Okazuje się jednak, że ułomność mowy, nie świadczy wcale o słabym charakterze przyszłego króla. Film Toma Hoppera jest historią trudnych i żmudnych zmagań ze swoimi słabościami. W akcie ostatecznej desperacji, po wielu nieudolnych logopedach i nieudanych terapiach, książę Jorku decyduje się na dość niekonwencjonalne metody leczenia u pewnego Australijczyka z niespełnionymi ambicjami aktorskimi. Okazuje się jednak, że największy problem, stojący na przeszkodzie do objęcia tronu przez Alberta, nie tkwi w wadzie wymowy, ale w nim samym. Jąkanie jest objawem jego lęków z dzieciństwa, poczucia braku akceptacji, a teraz także rozdarcia między poczuciem obowiązku i odpowiedzialności za kraj, a obawą przed wypełnieniem roli króla. Żeby poradzić sobie z tymi problemami, Lionel Logue będzie musiał sprawdzić się nie tylko w roli terapeuty, ale też przyjaciela króla. Oba zadania, pomimo jego pewności siebie (a czasem nawet bezczelności), nie będą łatwe, ponieważ książę Jorku, nawet jąkając się, nie jest pozbawiony temperamentu i trudnego charakteru. Albert kryje w sobie potencjał nieugiętej osobowości, silnej woli i rzeczywistą troskę o losy kraju. Cechy jak najbardziej pożądane na tronie, których z kolei brakuje jego bratu, początkowo przeznaczonemu do rządzenia Anglią. Historia, wydawałoby się dość niepozorna, okazuje się niezwykle poruszająca i emocjonująca, zwłaszcza, gdy mamy świadomość, że oparta jest na prawdziwej historii.

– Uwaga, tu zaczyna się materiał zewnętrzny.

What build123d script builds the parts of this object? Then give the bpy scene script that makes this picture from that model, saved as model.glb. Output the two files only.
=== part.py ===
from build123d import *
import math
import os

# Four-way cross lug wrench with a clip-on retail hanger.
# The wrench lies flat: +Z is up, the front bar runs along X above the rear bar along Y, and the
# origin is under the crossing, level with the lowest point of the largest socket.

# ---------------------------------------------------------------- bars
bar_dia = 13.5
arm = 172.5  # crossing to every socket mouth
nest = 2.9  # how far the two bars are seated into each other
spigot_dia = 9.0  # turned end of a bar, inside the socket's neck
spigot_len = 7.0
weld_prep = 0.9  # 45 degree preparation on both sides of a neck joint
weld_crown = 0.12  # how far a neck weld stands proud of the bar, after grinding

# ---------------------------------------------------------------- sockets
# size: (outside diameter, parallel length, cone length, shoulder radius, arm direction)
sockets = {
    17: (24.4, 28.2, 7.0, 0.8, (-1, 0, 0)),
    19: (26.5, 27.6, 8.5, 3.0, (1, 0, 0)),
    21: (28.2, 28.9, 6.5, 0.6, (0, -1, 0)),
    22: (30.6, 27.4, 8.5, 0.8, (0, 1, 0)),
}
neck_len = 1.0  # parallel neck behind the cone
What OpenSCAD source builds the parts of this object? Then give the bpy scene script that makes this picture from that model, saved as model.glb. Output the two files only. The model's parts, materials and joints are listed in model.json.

Wydaje mi się także, że nie bez powodu Colin Firth wymieniany jest jako jeden z faworytów do tegorocznego Oscara za rolę Jerzego VI. Już po seansie „Jak zostać królem” doprawdy trudno mi sobie wyobrazić kogoś, kto równie dobrze mógłby sobie poradzić z tą, jednak wymagającą postacią. Z zewnątrz wiązany ścisłą etykietą członek rodziny królewskiej i chłodny gentleman, nie pozbawiony przy tym wrażliwości. Wewnątrz choleryk z temperamentem i silnym charakterem, których jednak nie może w pełni pokazać ze względu na swoją przypadłość. Dopiero zmuszony do objęcia tronu i ostatecznej rozprawy ze swoimi defektami, a także postawiony przed widmem wojny, ujawnia swój nieugięty charakter i siłę woli. Firth po raz kolejny pokazuje nam swój talent dramatyczny, nie pozbawiony jednak nuty chłodnego i ironicznego, angielskiego humoru. Zresztą świetnie, z duża pewnością siebie, nonszalancją, i gdy zajdzie taka potrzeba, sarkazmem, towarzyszy mu Geoffrey Rush w roli niekonwencjonalnego terapeuty – Lionela Logue`a. Razem na ekranie kreślą nam wciągającą historię prawdziwej męskiej przyjaźni i wspólnej walki. Może nie na krwawym polu bitwy, ale nie pozbawionej dramatyzmu i prawdziwych chwil zwątpienia.